Belgijska organizacja będąca partnerem dla organów państwa polskiego, oferuje zdrowe dzieci z Polski za 12 tys. euro (52 tys. złotych). Polskim urzędnikom to nie przeszkadza. Polski sąd we współpracy z tą organizacją w istocie skazał (nieprawomocnie) dziecko na wydalenie z kraju, z ojczyzny, na oderwanie go od rodziny. Zmienił mu imię i nazwisko, wydał nowy akt urodzenia. Na dramacie tego dziecka i jego rodziny zarobiła belgijska komercyjna firma adopcyjna, zarabiają jego belgijscy opiekunowie. Dziecko nie może się nawet poskarżyć, nie ma przy nim nikogo, kto zna język polski.

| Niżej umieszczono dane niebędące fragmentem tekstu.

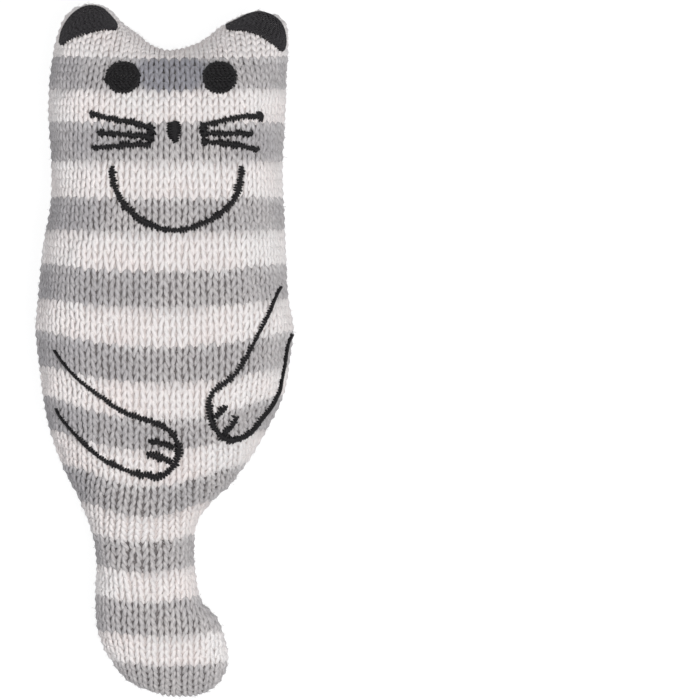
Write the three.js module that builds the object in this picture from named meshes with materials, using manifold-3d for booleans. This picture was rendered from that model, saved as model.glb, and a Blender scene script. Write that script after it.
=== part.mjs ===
import * as THREE from 'three';
import * as BufferGeometryUtils from 'three/addons/utils/BufferGeometryUtils.js';
import Module from 'manifold-3d';

// A striped knitted cat, stuffed and filled with catnip, lying on its back.
// Millimetres. X runs across the toy, Y from the tail to the ears and Z out of its face.
// Two knitted panels are sewn together inside out along their outline, turned and stuffed.

const wasm = await Module();
wasm.setup();

// Lengths along the toy, one after the other from the tip of the tail
const TAIL_LENGTH = 39.3;
const TRUNK_LENGTH = 67;
const HEAD_LENGTH = 33.7;
const EAR_HEIGHT = 9.9;

// Widths across the toy
const TAIL_WIDTH = 21.8;
const HIP_WIDTH = 56.2;
const HEAD_WIDTH = 51.6;

// The height that a very wide stretch of each panel would swell to
const FRONT_SWELL = 20;
const BACK_SWELL = 17;
const EAR_DROOP = 4;
const FLAT_DEPTH = 0.5;

// The knitted fabric and its seam
const KNIT_THICKNESS = 1.6;
const FOLD_HEIGHT = 1.3;
// The least room between the seam allowance and the fabric over it
const LEAST_ROOM = 0.9;
const SEAM_ALLOWANCE = 4;
const SEAM_GROOVE = 1.2;
const THREAD_THICKNESS = 0.4;
const THREAD_SINK = 0.3;
const THREAD_STEP = 1.5;
const CLOSING_LENGTH = 27;
const CLOSING_START = 40;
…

Mimo nagłośnienia sprawy, mimo poinformowania o niej wszystkich organów państwa, również Rzecznika Praw Dziecka, nikt ze służb konsularnych nawet nie odwiedził chłopca. Żadne organy państwa nie podjęły działań zmierzających do wykonania postanowienia sądu, które nakazuje powrót dziecka do Polski. Prawa polskiego dziecka pozbawionego tożsamości, kontaktu z rodziną, i prawo do przebywania na terytorium Rzeczypospolitej, prawo do ojczyzny, są ignorowane. Rzecznik Praw dziecka nie uznaje ich za istotne.
Bez pomocy Rzecznika, bez środków na obronę prawną 7-letni Michałek nie wróci do rodziny w Polsce. Nie zobaczy mamy, taty i siostry. Za przyzwoleniem polskiego rządu obce firmy adopcyjne współdziałające z urzędnikami i sędziami uprowadzają z Polski dzieci, które znalazły się pod opieką państwową lub nie mają rodzin zdolnych do obrony. Rocznie jest to około 300 polskich dzieci.
Sprawę Michałka przedstawiają następujące publikacje: "Dziecko na eksport" oraz "Państwo Belgowie wpłacili pieniądze za dziecko".
Inne podobne sprawy, w których Rzecznik nie pomaga, choć zostały mu nie raz przedstawione wraz z prośbami o pomoc, zmuszają do prób społecznego zastępowania Rzecznika, opisanych w publikacji: "Inicjatywa pomocy dzieciom porzuconym przez państwo".
Wobec pilnej konieczności ochrony dzieci, stowarzyszenie podtrzymuje swój wniosek z dnia 18 maja 2016 r., przekazany wówczas komisjom sejmowym, o zbadanie przesłanek odwołania Rzecznika Praw Dziecka, pana Marka Michalaka.